A l'égard de la compagnie des Indes je doute fort que ce commerce puisse jamais être florissant entre les mains des particuliers. J'ai bien peu qu'il n'essuie autant d'avanies que de pertes, et que la compagnie anglaise ne regarde nos négociants, comme de petits interlopes qui viennent se glisser entre ses jambes. Les vraies richesses sont chez nous; elles sont dans notre industrie. Je vois cela de mes yeux. Mon blé nourrit tous mes domestiques; mon mauvais vin qui n'est point malfaisant les abreuve; mes vers à soie me donnent des bas; mes abeilles me fournissent d'excellent miel et de la cire; mon chanvre et mon lin me fournissent du linge. On appelle cette vie patriarcale, mais jamais patriarche n'a eu de grange telle que la mienne; et je doute que les poulets d'Abraham fussent meilleurs que les miens. Mon petit pays que vous n'avez vu qu'un moment est entièrement changé en très peu de temps.
Vous avez bien raison, monsieur, la terre et le travail sont la source de tout, et il n'y a point de pays qu'on ne puisse bonifier. Continuez à inspirer le goût de la culture, et puisse le gouvernement seconder vos vues patriotiques.

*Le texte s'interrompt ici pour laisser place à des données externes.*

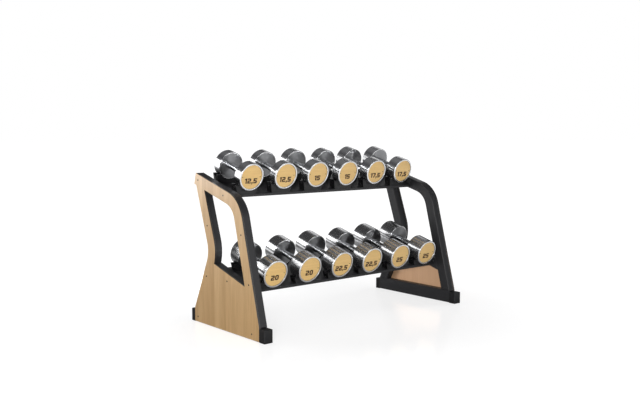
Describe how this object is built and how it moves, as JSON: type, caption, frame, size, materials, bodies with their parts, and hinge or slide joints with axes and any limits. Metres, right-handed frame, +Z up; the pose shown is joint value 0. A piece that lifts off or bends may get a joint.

Mettez moi, je vous prie, aux pieds de m. le duc de st Mégrin qui m'a paru fait pour rendre un jour de véritables services à sa patrie, et dont j'ai conçu les plus grandes espérances.
J'ai l'honneur d'être avec la plus haute estime et tous les autres sentiments que je vous dois, monsieur, votre très humble et très obéissant serviteur,
Voltaire
P.S. Voulez vous bien, monsieur, faire mes tendres compliments à mr l'abbé Morellet, quand vous le verrez.